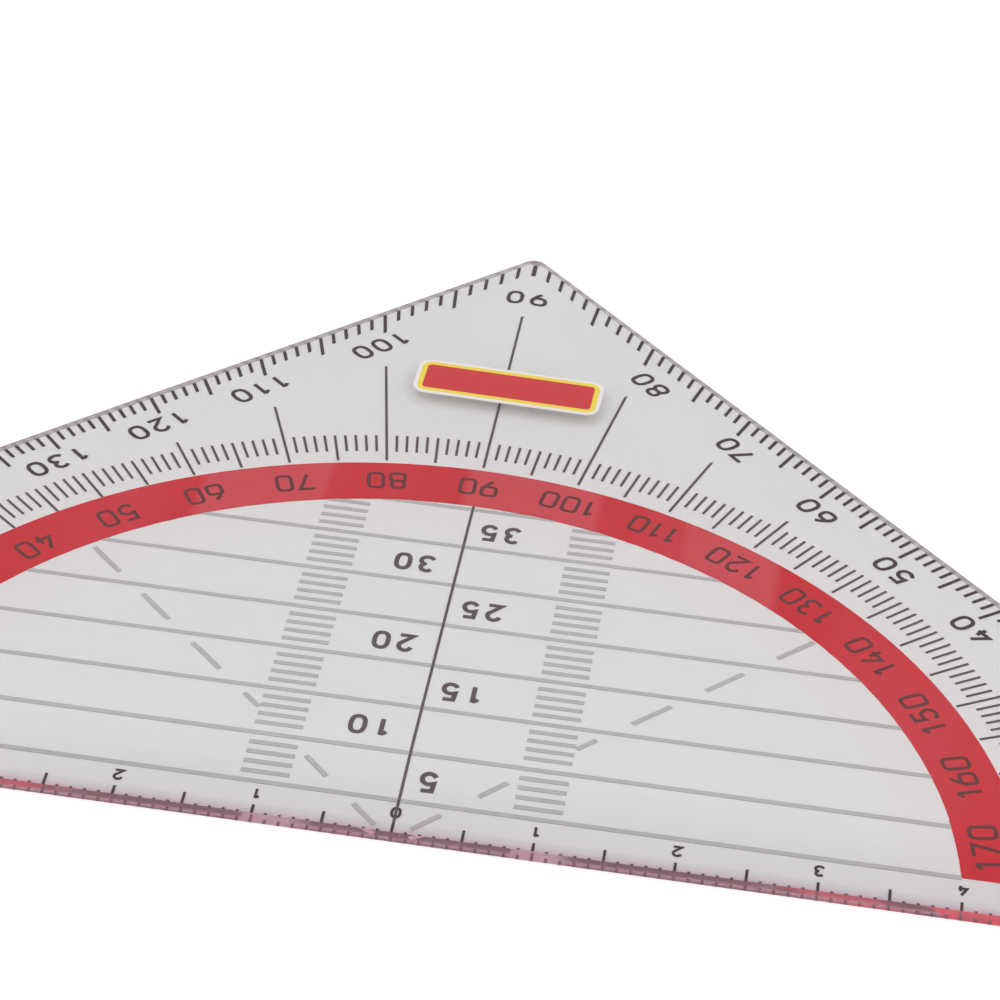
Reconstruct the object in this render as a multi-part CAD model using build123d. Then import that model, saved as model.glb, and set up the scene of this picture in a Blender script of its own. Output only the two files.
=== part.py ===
from build123d import *
from math import atan2, cos, degrees, radians, sin, sqrt
import os

os.makedirs("parts", exist_ok=True)

# Driving sizes, in millimetres and degrees.
# X runs along the ruling edge, Y from it to the right-angled tip, Z up from the table.

# Moulded plate
ruling_edge = 154.0
plate_thickness = 1.9
corner_radius = 1.2
ruling_edge_thickness = 0.9
ruling_bevel_width = 8.2
side_edge_thickness = 1.25
side_bevel_width = 7.5

# Ink that fills shallow grooves in the underside
ink_depth = 0.05
fine_line = 0.2
guide_line = 0.34
bold_tick = 0.28

# Degree ticks along the two side edges, lengths square to the edge
side_tick_length = 1.3
side_half_ten_length = 2.3
side_first_degree = 40
tip_tick_margin = 0.1

# Protractor, whose centre lies just outside the ruling edge
protractor_drop = 0.23
number_strip = 3.96
ring_tick_length = 2.2
ring_half_ten_length = 3.45
ring_first_degree = 20
long_line_edge_gap = 6.74

# Ruling scale along the long edge
scale_unit = 1.0
scale_end_margin = 5.0
unit_tick_length = 0.7
half_ten_tick_length = 1.7
ten_tick_length = 1.4

# Lines parallel to the ruling edge, one every five millimetres
line_pitch = 5.0
line_setback = 1.2

# Columns of millimetre rungs beside the centre line
ladder_inner = 8.1
ladder_outer = 11.6
rungs_per_line = 5

# Dashes at 45 degrees from the zero point
dash_angle = 45
dash_pitch = 7.0
dash_start = 0.8
dash_length = 3.6
dash_scale_gap = 0.4
dash_gap_before_ladder = 0.8
dash_gap_after_ladder = 0.15

# Red protractor band, inside the ring of ticks
band_width = 4.9
band_ring_gap = 0.47
band_sideways = 0.3
band_print_gap = 0.05

# Derived sizes
half_edge = ruling_edge / 2
plate_depth = half_edge - corner_radius * (sqrt(2) - 1)
right_angle = 90
straight_angle = 180
zero = Vector(0, -protractor_drop)
side_reach = half_edge + protractor_drop
side_distance = side_reach / sqrt(2)
ring_outer_radius = side_distance - side_half_ten_length - number_strip
ring_inner_radius = ring_outer_radius - ring_half_ten_length
band_centre = Vector(-band_sideways, -line_setback)
band_outer_radius = ring_inner_radius - protractor_drop + line_setback - band_ring_gap
band_inner_radius = band_outer_radius - band_width
band_foot = line_pitch - line_setback
line_count = int(band_inner_radius // line_pitch)
rung_pitch = line_pitch / rungs_per_line
scale_half_tens = int((half_edge - scale_end_margin) // (10 * scale_unit))


def polar(angle, radius):
    """Point at an angle and radius from the protractor's zero point."""
    turn = radians(angle)
    return Vector(zero.X + radius * cos(turn), zero.Y + radius * sin(turn))


def radius_at(angle, edge_gap):
    """Radius at which a ray from the zero point comes within a gap of its side edge."""
    turn = radians(angle)
    return (side_distance - edge_gap) * sqrt(2) / (abs(cos(turn)) + sin(turn))


def bar(start, end, width):
    """Flat stroke between two points."""
    along = end - start
    middle = (start + end) * 0.5
    turn = degrees(atan2(along.Y, along.X))
    return Pos(middle.X, middle.Y) * Rot(0, 0, turn) * Rectangle(along.length, width)


def ray(angle, inner, outer, width):
    """Stroke along a ray from the zero point."""
    return bar(polar(angle, inner), polar(angle, outer), width)


def slanted_tick(angle, length, width):
    """Stroke along a ray whose two ends are parallel to the side edge it runs out to."""
    turn = radians(angle)
    side = 1 if angle < right_angle else -1
    across = Vector(-sin(turn), cos(turn)) * (width / 2)
    edge_normal = Vector(side, 1) * (1 / sqrt(2))
    ray_direction = Vector(cos(turn), sin(turn))
    corners = []
    for offset, reach in ((across, 0), (across, length), (-across, length), (-across, 0)):
        distance = side_distance - reach - offset.dot(edge_normal)
        corners.append(zero + offset + ray_direction * (distance / ray_direction.dot(edge_normal)))
    return make_face(Polyline(*corners, close=True))


def ink(faces):
    """Solids of ink in the underside, one for each separate mark."""
    marks = []
    for face in faces:
        marks.extend(extrude(face, ink_depth, dir=(0, 0, 1)).solids())
    return marks


def less(faces, others):
    """Marks with the places that other marks hold left out."""
    return [face - others for face in faces]


def inside_band(faces):
    """Marks cut off just short of the band's inner edge."""
    disc = Pos(band_centre.X, band_centre.Y) * Circle(band_inner_radius - band_print_gap)
    kept = [face & disc for face in faces]
    return [face for face in kept if face and face.area > 0]


def outside_band(faces):
    """Marks cut off just short of the band's outer edge."""
    disc = Pos(band_centre.X, band_centre.Y) * Circle(band_outer_radius + band_print_gap)
    return less(faces, [disc])


def make_plate_blank():
    """Clear triangle, flat below and bevelled above towards all three edges."""
    corners = [(-half_edge, 0), (half_edge, 0), (0, half_edge)]
    outline = make_face(Polyline(*corners, close=True))
    outline = fillet(outline.vertices(), corner_radius)
    blank = extrude(outline, plate_thickness, dir=(0, 0, 1))
    ruling_cut = bevel_cutter(ruling_edge_thickness, ruling_bevel_width)
    side_cut = bevel_cutter(side_edge_thickness, side_bevel_width)
    blank -= ruling_cut
    for side in (1, -1):
        turned = Rot(0, 0, side * (straight_angle - dash_angle)) * side_cut
        blank -= Pos(side * half_edge / 2, half_edge / 2) * turned
    return blank


def bevel_cutter(edge_thickness, bevel_width):
    """Wedge over an edge that lies along X, with the plate on its +Y side."""
    slope = (plate_thickness - edge_thickness) / bevel_width
    overrun = plate_thickness
    low = edge_thickness - slope * overrun
    high = plate_thickness + slope * overrun
    section = Polyline(
        (0, -overrun, low),
        (0, bevel_width + overrun, high),
        (0, -overrun, high),
        close=True,
    )
    return extrude(make_face(section), ruling_edge, dir=(1, 0, 0), both=True)


def ring_ticks():
    """One tick a degree round the protractor, between the ten-degree lines."""
    faces = []
    for angle in range(ring_first_degree, straight_angle - ring_first_degree + 1):
        if angle % 10 == 0:
            continue
        length = ring_half_ten_length if angle % 5 == 0 else ring_tick_length
        faces.append(ray(angle, ring_outer_radius - length, ring_outer_radius, fine_line))
    return outside_band(faces)


def ten_degree_lines():
    """Longer lines every ten degrees, which reach towards the side edges round the tip."""
    faces = []
    for angle in range(10, straight_angle, 10):
        outer = max(ring_outer_radius, radius_at(angle, long_line_edge_gap))
        faces.append(ray(angle, ring_inner_radius, outer, fine_line))
    return outside_band(faces)


def side_ticks(side):
    """Degree ticks along one side edge, the upright one at the tip with the right side."""
    faces = []
    for step in range(side_first_degree, right_angle + 1):
        angle = step if side > 0 else straight_angle - step
        if angle != right_angle:
            length = side_half_ten_length if angle % 5 == 0 else side_tick_length
            faces.append(slanted_tick(angle, length, bold_tick))
        elif side > 0:
            outer = plate_depth - tip_tick_margin + protractor_drop
            inner = outer - side_tick_length * sqrt(2)
            faces.append(ray(angle, inner, outer, bold_tick))
    return faces


def scale_ticks():
    """Millimetre scale along the ruling edge, counted both ways from the middle."""
    faces = []
    for step in range(-10 * scale_half_tens, 10 * scale_half_tens + 1):
        length = unit_tick_length
        if step % 10 == 0:
            length = ten_tick_length
        elif step % 5 == 0:
            length = half_ten_tick_length
        across = step * scale_unit
        faces.append(bar(Vector(across, 0), Vector(across, length), fine_line))
    return faces


def line_height(number):
    """Height of a parallel line above the ruling edge."""
    return number * line_pitch - line_setback


def parallel_lines():
    """Lines along the ruling edge that end at the band."""
    faces = []
    for number in range(1, line_count + 1):
        height = line_height(number)
        faces.append(bar(Vector(-half_edge, height), Vector(half_edge, height), guide_line))
    return inside_band(faces)


def centre_line():
    """Upright line from the ruling scale to the band."""
    return inside_band([bar(Vector(0, ten_tick_length), Vector(0, half_edge), fine_line)])


def ladder_rungs(side):
    """Millimetre rungs between the parallel lines on one side of the centre line."""
    faces = []
    for number in range(1, line_count):
        for step in range(1, rungs_per_line):
            height = line_height(number) + step * rung_pitch
            start = Vector(side * ladder_inner, height)
            end = Vector(side * ladder_outer, height)
            faces.append(bar(start, end, guide_line))
    return inside_band(faces)


def clear_of_ladder(start, end):
    """Stretches of a dash that lie before and after the column of rungs."""
    near = (ladder_inner - dash_gap_before_ladder) / cos(radians(dash_angle))
    far = (ladder_outer + dash_gap_after_ladder) / cos(radians(dash_angle))
    stretches = [(start, min(end, near)), (max(start, far), end)]
    return [(first, second) for first, second in stretches if first < second]


def diagonal_dashes():
    """Dashes at 45 degrees both ways, which keep off the ruling scale and the ladders."""
    faces = []
    scale_top = (unit_tick_length + dash_scale_gap + protractor_drop) / sin(radians(dash_angle))
    last = int((band_inner_radius - dash_start - dash_length) // dash_pitch)
    for number in range(last + 1):
        start = max(scale_top, dash_start + number * dash_pitch)
        end = dash_start + number * dash_pitch + dash_length
        for first, second in clear_of_ladder(start, end):
            faces.append(ray(dash_angle, first, second, guide_line))
            faces.append(ray(straight_angle - dash_angle, first, second, guide_line))
    return faces


def protractor_band():
    """Half ring of red ink that stops at the height of the first parallel line."""
    ring = Circle(band_outer_radius) - Circle(band_inner_radius)
    window = Pos(band_centre.X, band_foot + half_edge / 2) * Rectangle(ruling_edge, half_edge)
    return Pos(band_centre.X, band_centre.Y) * ring & window


# The parallel lines run through, and the upright line and the dashes stop at them
lines = parallel_lines()
upright = less(centre_line(), lines)
dashes = less(diagonal_dashes(), lines)

nodes = {
    "degree_ring_ticks": ink(ring_ticks()),
    "ten_degree_lines": ink(ten_degree_lines()),
    "side_ticks_left": ink(side_ticks(-1)),
    "side_ticks_right": ink(side_ticks(1)),
    "ruling_scale": ink(scale_ticks()),
    "parallel_lines": ink(lines),
    "centre_line": ink(upright),
    "ladder_left": ink(ladder_rungs(-1)),
    "ladder_right": ink(ladder_rungs(1)),
    "diagonal_dashes": ink(dashes),
    "protractor_band": ink([protractor_band()]),
}

grooves = [mark for marks in nodes.values() for mark in marks]
nodes["plate"] = [make_plate_blank() - grooves]

# The part's origin is under the middle of its outline
to_origin = Pos(0, -plate_depth / 2, 0)
for name, solids in nodes.items():
    placed = Compound([to_origin * solid for solid in solids])
    placed.label = name
    export_step(placed, f"parts/{name}.step")
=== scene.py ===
import math

import bmesh
import bpy
from mathutils import Matrix, Vector


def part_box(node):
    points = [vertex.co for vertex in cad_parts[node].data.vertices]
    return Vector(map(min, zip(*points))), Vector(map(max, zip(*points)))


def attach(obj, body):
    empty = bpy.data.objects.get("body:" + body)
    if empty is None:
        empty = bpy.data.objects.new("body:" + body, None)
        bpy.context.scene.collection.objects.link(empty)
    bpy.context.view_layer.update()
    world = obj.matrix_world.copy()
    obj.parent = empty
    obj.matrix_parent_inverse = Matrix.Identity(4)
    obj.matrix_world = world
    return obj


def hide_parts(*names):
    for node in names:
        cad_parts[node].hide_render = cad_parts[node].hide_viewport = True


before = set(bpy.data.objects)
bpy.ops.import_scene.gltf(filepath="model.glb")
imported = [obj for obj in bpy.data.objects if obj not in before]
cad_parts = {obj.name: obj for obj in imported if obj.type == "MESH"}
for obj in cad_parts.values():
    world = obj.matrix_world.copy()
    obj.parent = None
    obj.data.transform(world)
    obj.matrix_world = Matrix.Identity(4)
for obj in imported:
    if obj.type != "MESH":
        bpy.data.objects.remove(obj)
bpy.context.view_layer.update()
mm = 0.001  # the frame is in metres, and the sizes below are in millimetres

# Degrees
straightAngle = 180
rightAngle = 90
edgeAngle = 45  # the side edges' slant to the ruling edge
numberEvery = 10

# The drawing's own zero: the middle of the ruling edge, on the underside
plateLow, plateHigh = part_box("plate")
rulingMiddle = Vector(((plateLow.x + plateHigh.x) / 2, plateLow.y, plateLow.z))
topFace = (plateHigh.z - plateLow.z) / mm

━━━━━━

:: WHAT IS BEING ASKED ::
Look through the material above and print exactly the lines from the one containing "grooves = [mark" to the one containing "for node in", both included, and nothing more.

:: WRITTEN RESPONSE ::
grooves = [mark for marks in nodes.values() for mark in marks]
nodes["plate"] = [make_plate_blank() - grooves]

# The part's origin is under the middle of its outline
to_origin = Pos(0, -plate_depth / 2, 0)
for name, solids in nodes.items():
    placed = Compound([to_origin * solid for solid in solids])
    placed.label = name
    export_step(placed, f"parts/{name}.step")
=== scene.py ===
import math

import bmesh
import bpy
from mathutils import Matrix, Vector


def part_box(node):
    points = [vertex.co for vertex in cad_parts[node].data.vertices]
    return Vector(map(min, zip(*points))), Vector(map(max, zip(*points)))


def attach(obj, body):
    empty = bpy.data.objects.get("body:" + body)
    if empty is None:
        empty = bpy.data.objects.new("body:" + body, None)
        bpy.context.scene.collection.objects.link(empty)
    bpy.context.view_layer.update()
    world = obj.matrix_world.copy()
    obj.parent = empty
    obj.matrix_parent_inverse = Matrix.Identity(4)
    obj.matrix_world = world
    return obj


def hide_parts(*names):
    for node in names:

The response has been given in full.